An Australian middle grade, body-swap, time slip novel -- could there be a book more solidly up my alley? Penned by two of our most accomplished authors in Nova Weetman and Emily Gale, and written in alternate voices, Elsewhere Girls centres on 21st century Cat and early 1900s Fan, who have mysteriously swapped times and bodies while swimming in Sydney's Wylie's Baths. 'Fan' happens to be Fanny Durack, destined to become Australia's first female Olympic gold medallist in swimming, and a fierce fighter for the rights of women to compete on a par with men. Cat is also a swimmer, but a little less committed than Fan.
There is a lot of fun to be had with the girls' bafflement with the times where they've landed, adjusting to their new families, new expectations, strange technology (or lack thereof), weird clothes and all the rest. But there is a deeper level to Elsewhere Girls as both girls gain a fresh perspective on their own circumstances and each decides what she really wants.

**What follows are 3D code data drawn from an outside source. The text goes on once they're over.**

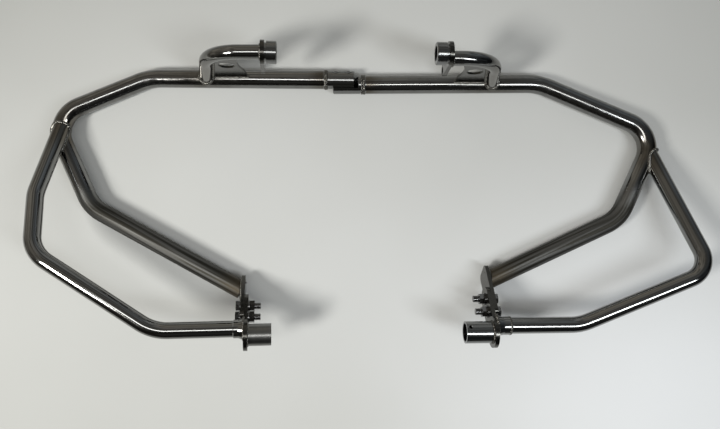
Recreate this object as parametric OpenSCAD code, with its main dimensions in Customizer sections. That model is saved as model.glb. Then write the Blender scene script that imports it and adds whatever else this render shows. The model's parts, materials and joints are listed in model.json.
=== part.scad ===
/* [Main tubes] */
// Outside diameter of the two main tubes
main_od = 25; // [22:0.5:28]
// Wall thickness of the main tubes
main_wall = 2; // [1.2:0.1:3]
// Bend radius at the shoulders of the cross tube, on the tube's axis
shoulder_r = 75; // [50:5:100]
// Bend radius at the two outer corners of the main tubes
corner_r = 40; // [34:1:46]
// Bend radius at the elbows of the inner legs
elbow_r = 50; // [45:5:80]

/* [Outer loops] */
// Outside diameter of the two loop tubes
loop_od = 21; // [19:0.5:23]
// Wall thickness of the loop tubes
loop_wall = 2; // [1.2:0.1:3]
// Bend radius at the left loop's outer corner
left_loop_corner_r = 45; // [36:1:55]
// Bend radius at the right loop's outer corner
right_loop_corner_r = 30; // [26:1:40]
// Bend radius at the gentle bends of the loops
loop_bend_r = 60; // [45:5:80]
// Height of the left loop's outer corner above the ground
left_loop_height = 110; // [95:1:130]
// Height of the right loop's corner above the ground
right_loop_height = 75; // [65:1:95]

/* [Lap joint] */
// Length of each tongue
tongue_len = 35.6; // [32:0.2:40]
// Sideways step between the two tube axes at the joint
lap_step = 6.7; // [4:0.1:8]
// Distance of the lap faces from the middle between the two tube axes
lap_shift = 4.5; // [0:0.5:6]
// Angle of the clamp screws above the horizontal
lap_angle = 25; // [10:1:40]
// Thread diameter of the clamp screws
screw_d = 6; // [5:0.5:6]
// Distance between the two clamp screws
screw_gap = 17.2; // [15:0.2:18]

/* [Mount arms] */
// Outside diameter of the mount arms
arm_od = 18; // [16:0.5:19]
// Wall thickness of the mount arms
arm_wall = 2; // [1.2:0.1:3]
// Bend radius of the mount arms
arm_bend_r = 48; // [40:1:50]
// Height of the arms' level part above the ground
arm_height = 125; // [120:0.5:132]
// Thickness of the gusset plates
gusset_t = 3; // [2:0.5:4]
// Diameter of the hole in each gusset plate
gusset_hole = 21; // [16:0.5:24]

/* [Bosses] */
// Outside diameter of the boss rings
ring_od = 27.4; // [26:0.2:30]
// Bore diameter of the boss rings
ring_bore = 18; // [14:0.5:20]
// Length of the boss rings
ring_len = 12.5; // [10:0.5:14]
// Thickness of the boss flanges
flange_t = 5; // [4:0.5:6]
// Distance from the boss axis to the hole in the flange's ear
ear_reach = 40; // [36:0.5:44]
// Diameter of the hole in the flange's ear
ear_hole = 8.5; // [6:0.5:9]

/* [Rear brackets] */
// Thickness of each bracket plate
plate_t = 5; // [4:0.5:6]
// Width of the bracket plates
plate_w = 32; // [30:1:36]
// Distance from each inner leg's axis to the nearer bolt
leg_to_bolt = 31; // [28:0.5:34]
// Outside diameter of the spacer sleeves
sleeve_od = 28; // [26:0.5:30]
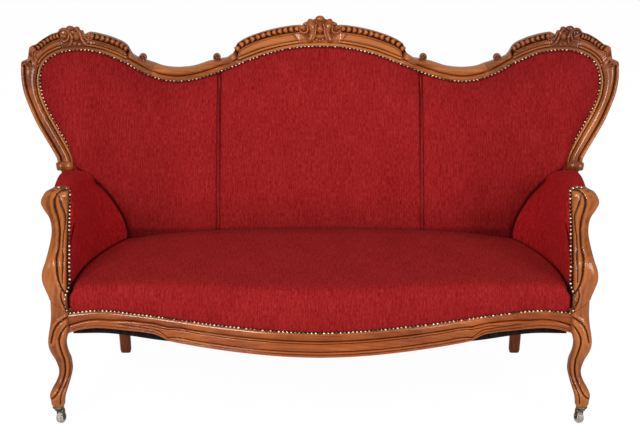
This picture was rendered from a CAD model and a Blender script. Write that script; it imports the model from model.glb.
# Carved settee: the looks of every surface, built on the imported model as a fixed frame.
# Metres, +Z up, front towards -Y. The tables below count their depth (y) from the line through
# the front feet, which lies frontSetback in front of the origin.
import bmesh
import bpy
import math
import numpy as np
from mathutils import Matrix, Vector


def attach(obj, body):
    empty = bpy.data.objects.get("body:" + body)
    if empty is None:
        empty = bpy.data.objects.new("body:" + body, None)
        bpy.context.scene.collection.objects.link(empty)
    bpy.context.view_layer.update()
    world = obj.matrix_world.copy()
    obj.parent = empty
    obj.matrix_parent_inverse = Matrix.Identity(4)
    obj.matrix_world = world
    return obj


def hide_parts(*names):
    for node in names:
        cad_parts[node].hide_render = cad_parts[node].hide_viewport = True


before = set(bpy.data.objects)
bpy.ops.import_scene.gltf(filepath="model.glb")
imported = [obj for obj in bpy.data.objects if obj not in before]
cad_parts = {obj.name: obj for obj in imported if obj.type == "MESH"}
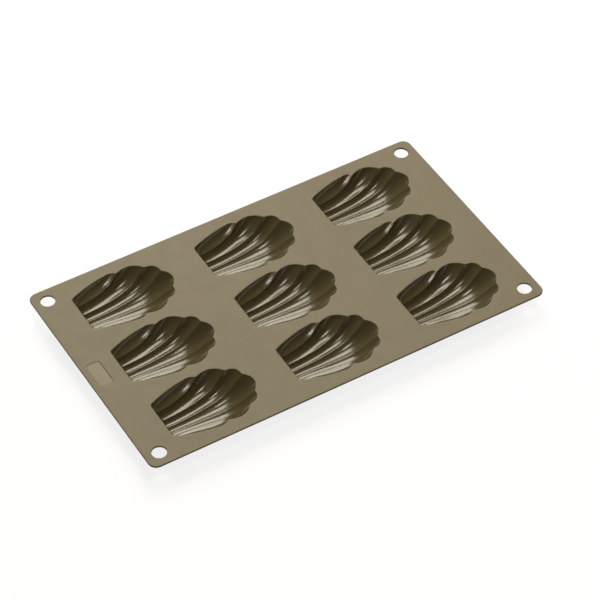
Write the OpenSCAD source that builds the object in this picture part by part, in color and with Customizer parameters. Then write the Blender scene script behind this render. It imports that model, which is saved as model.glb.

This book must have been so much fun to write. It's probably the first time I've encountered a book set (partly) during the pandemic, though there is only one fleeting reference to 'the virus'. It must have been difficult to decide how much to acknowledge recent history and it's hard to believe that Fan could have escaped hearing about Covid altogether. Luckily Fan never masters the internet enough, or is too modest, to think of googling herself! Likewise, Cat decides not to tell her new family about the approaching war, so both girls remain in a domestic bubble largely untouched by world history (I can absolutely understand the authors' decision to take this approach -- letting in global concerns would have made this a very different kind of book).
Elsewhere Girls is a super, always engaging, thoughtful, funny and sweet novel, and I loved it.